The Puritan view was that preaching ‘gospel sermons’ meant teaching the whole Christian system – the character of God, the Trinity, the plan of salvation, the entire work of grace. To preach Christ, they held, involved preaching all this… In this way, they would say, preaching the gospel involves preaching the whole counsel of God. Nor should preaching the gospel be thought of as something confined to set evangelistic occasions, as if at other times we should preach something else. If one preaches the Bible biblically, one cannot help preaching the gospel all the time, and every sermon will be, as Bolton said, at least by implication evangelistic.
p17
Basically for the Puritans any and every doctrine or text could and should be applied evangelistically. Indeed this is necessary to preach biblically. For according to Packer, if we preach biblically, “one cannot help preaching the gospel all the time, and every sermon will be… at least by implication evangelistic.”

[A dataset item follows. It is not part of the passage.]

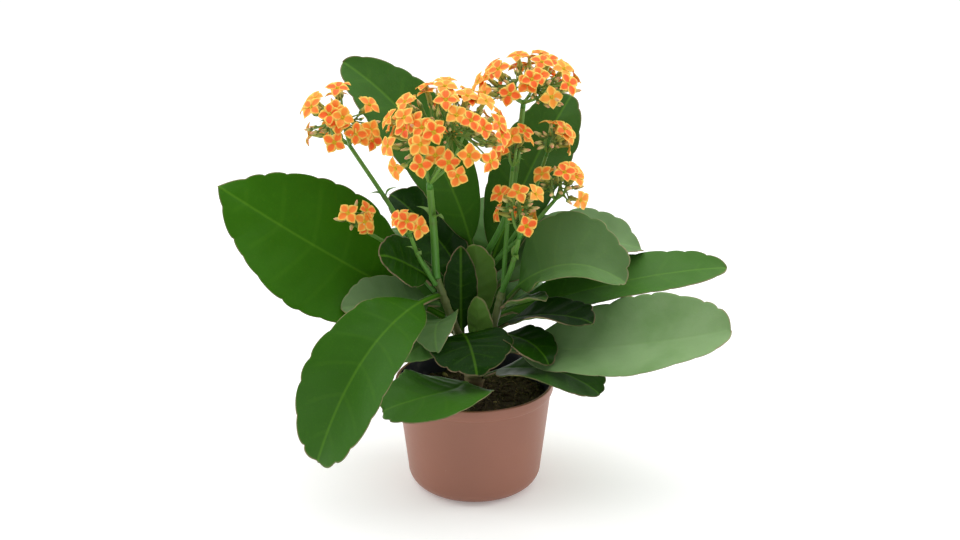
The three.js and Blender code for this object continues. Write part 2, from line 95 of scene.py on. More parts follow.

They [the Puritans] stressed the condescension of Christ. He was never to them less than the Divine Son, and they measured His mercy by His majesty. They magnified the love of the cross by dwelling on the greatness of the glory which He left for it. They dwelt on the patience and forbearance expressed in His invitations to sinners as further revealing his kindness. And when they applied Rev. iii. 20 evangelistically (as on occasion they did), they took the words ‘Behold, I stand at the door and knock’ as disclosing, not the impotence of his grace apart from man’s cooperation (the too-prevalent modern interpretation), but rather the grace of His omnipotence in freely offering Himself to needy souls.
p18
This is a point that has struck me in reading Durham and his contempories. They dwell so much on the condescension of Christ in offering himself freely to sinners. Packer’s explanation of the Puritan view of Rev 3:20 is very helpful. My only caveat is that it was more than just “on occasion” they applied it evangelistically.
The persons invited and commanded to believe are sinners, as such. The Saviour is freely offered in the gospel to all who need Him. The question of the extent of the atonement does not therefore arise in evangelism, for what the gospel commands the unconverted man to believe is not that Christ died with the specific intention of securing his individual salvation, but that here and now the Christ who died for sinners offers Himself to this individual sinner, saying to him personally, ‘Come unto me… and I will give you rest’ (Mt. xi. 28). The whole warrant of faith – the ground, that is, on which believing becomes permissible and obligatory – is found in this invitation and command of the Father and the Son.
p19
Returning to his original question about the compatability of “Calvinism” with the free offer Packer now touches on the extent of the atonement and the warrant of faith. His explanation is sound and helpful.
The truth is that to all the Puritans it was one of the wonders of free grace that the Lord Jesus Christ invites sinners, just as they are, in all their filthy rags, to receive Him and find life, and they never waxed more impassioned and powerful than when dilating on what John Owen, in his stately way, calls ‘the infinite condescension, grace and love of Christ, in His invitations of sinners to come unto him, that they may be saved.’ (John Owen, Works, 1:422).
p21
May the Lord of the harvest be pleased to send forth many labourers into his harvest field who would be as impassioned and powerful in preaching the free offer of salvation as the Puritans were. The fields are ripe for harvest, but those who labour as Puritan preachers laboured, appear to be few.
Note 1
When I quote from John Owen I don’t endorse his views on church government (independency). Similarly, when I quote Packer here I don’t endorse his position on Evangelicals & Catholics Together or his ecclesiological differences with Dr D. Martyn Lloyd Jones.